Don Gaiardi ha poi fatto il punto su questioni di più squisito carattere tecnico: la Diocesi cremonese ha partecipato al bando che la Cei ha promosso nel dicembre del 2018, ricevendo l’interesse di ben 63 diocesi italiane. Solo quindici diocesi – tra cui Cremona – sono tuttavia passate alla seconda fase del complesso iter burocratico, presentando la manifestazione di interesse e un preliminare studio di fattibilità. Nel maggio del 2019 la proposta cremonese è stata dichiarata ammissibile, assieme a quella di altre cinque diocesi e da lì è partito un percorso di approfondimento sempre più intenso. «Ad oggi stiamo lavorando per i punti fondamentali della fattibilità – ha proseguito don Gaiardi –. Il coinvolgimento della comunità è necessario perché il cammino possa essere il più sinodale possibile». È stimato in circa un anno il tempo per la realizzazione di tutte le tappe dell’iter amministrativo: la Cei si è impegnata a contribuire con una somma di 300mila euro, pari al 75 per cento del costo del progetto. «Le esperienze vissute mostrano come adeguare architettonicamente una Cattedrale significa toccare la carne viva della Chiesa e accedere al cuore della sua vita – ha concluso –. È molto più che adeguamento di uno spazio celebrativo, significa eseguire una operazione di spessore culturale ed artistico per poterci accostare al Corpo e al Sangue di Cristo».

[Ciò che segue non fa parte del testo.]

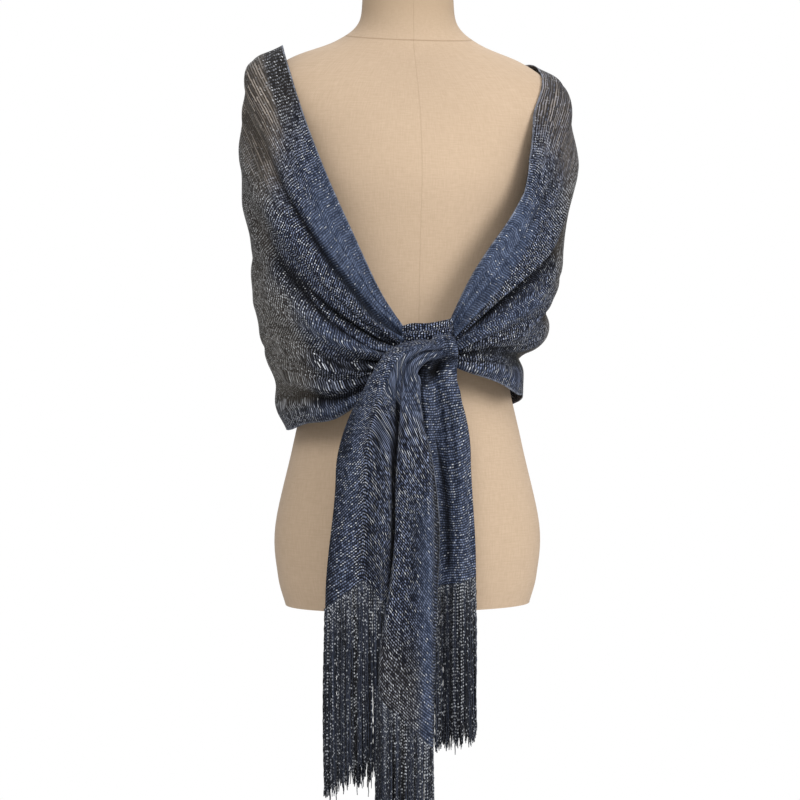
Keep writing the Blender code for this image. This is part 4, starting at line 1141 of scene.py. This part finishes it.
studio = {
    "azimuth": -8.0, "distance": 1.9, "height": 1.0, "lens": 70.65, "sensor": 36, "shiftX": -0.01,
    "floorHalf": 1.85, "floorBelow": 0.0005, "floor": "#efeeec", "surround": 0.42, "aim": (0, 0, 1.1),
    # lamp: place, width and power
    "key": ((-0.7, -2.6, 2.7), 1.5, 44), "fill": ((1.7, -1.9, 1.7), 1.6, 38),
    "top": ((0.2, 0.9, 2.9), 1.4, 16),
}


def areaLight(name, aim, place, size, power):
    light = bpy.data.lights.new(name, "AREA")
    light.shape = "DISK"
    light.size = size
    light.energy = power
    lamp = linked(name, light)
    lamp.location = place
    lamp.rotation_euler = (Vector(place) - Vector(aim)).to_track_quat("Z", "Y").to_euler()


def makeStudio(settings):
    scene = bpy.context.scene
    world = bpy.data.worlds.new("whiteSweep")
    scene.world = world
    world.use_nodes = True
    world.node_tree.nodes.clear()
    add = partial(addNode, world.node_tree)
    # a white sweep behind, which gives less light than it shows
    seen = add("LightPath").outputs["Is Camera Ray"]
    strength = add("MapRange", seen, 0.0, 1.0, settings["surround"], 1.0)
    add("OutputWorld", add("Background", "#ffffff", strength))
    half = settings["floorHalf"]
    floorMaterial, add = newMaterial("paleFloor")
    add("OutputMaterial", add("BsdfPrincipled", {"Base Color": settings["floor"], "Roughness": 0.7}))
    floor = meshObject("floor", [(-half, -half, 0), (half, -half, 0), (half, half, 0), (-half, half, 0)],
                       [(0, 1, 2, 3)], floorMaterial)
    floor.location.z = -settings["floorBelow"]
    for name in ("key", "fill", "top"):
        areaLight(name + "Light", settings["aim"], *settings[name])
    turn = math.radians(settings["azimuth"])
    camera = linked("camera", bpy.data.cameras.new("camera"))
    camera.location = (math.sin(turn) * settings["distance"], -math.cos(turn) * settings["distance"],
                       settings["height"])
    camera.rotation_euler = (math.radians(90), 0, turn)
    camera.data.sensor_width = settings["sensor"]
    camera.data.lens = settings["lens"]
    camera.data.shift_x = settings["shiftX"]
    scene.camera = camera
    scene.view_settings.view_transform = "Standard"


makeStudio(studio)
print("studio made")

«Se qualcuno pensasse che è colpa del vescovo venuto da lontano questa ennesima voglia di cambiamento, si sappia che da tempo queste strutture sono in attesa di verifica e trasformazione in qualcosa di definitivo», ha tenuto scherzosamente a precisare il vescovo Antonio Napolioni nel suo indirizzo di saluto che ha chiuso il convegno. «Gli scalini dell’ambone e della cattedra realizzati in compensato e polistirolo sono scricchiolanti e testimoniano l’urgenza di compiutezza». Una situazione provvisoria che non può proseguire a lungo e che si trasforma in «una gara d’amore per la Cattedrale». «Lo dico da figlio di questa Cattedrale – ha proseguito il vescovo – che per me è grembo materno e dove il 30 gennaio 2016 ho ricevuto ordinazione episcopale». «Il mio compito – ha concluso – sarà di accompagnare le fasi di questo processo ma anche di vigilare perché questa “mamma” non venga sfigurata, in continuità con la straordinaria bellezza che ci è stata consegnata e che deve oggi attestare l’amore dei suoi figli del ventunesimo secolo».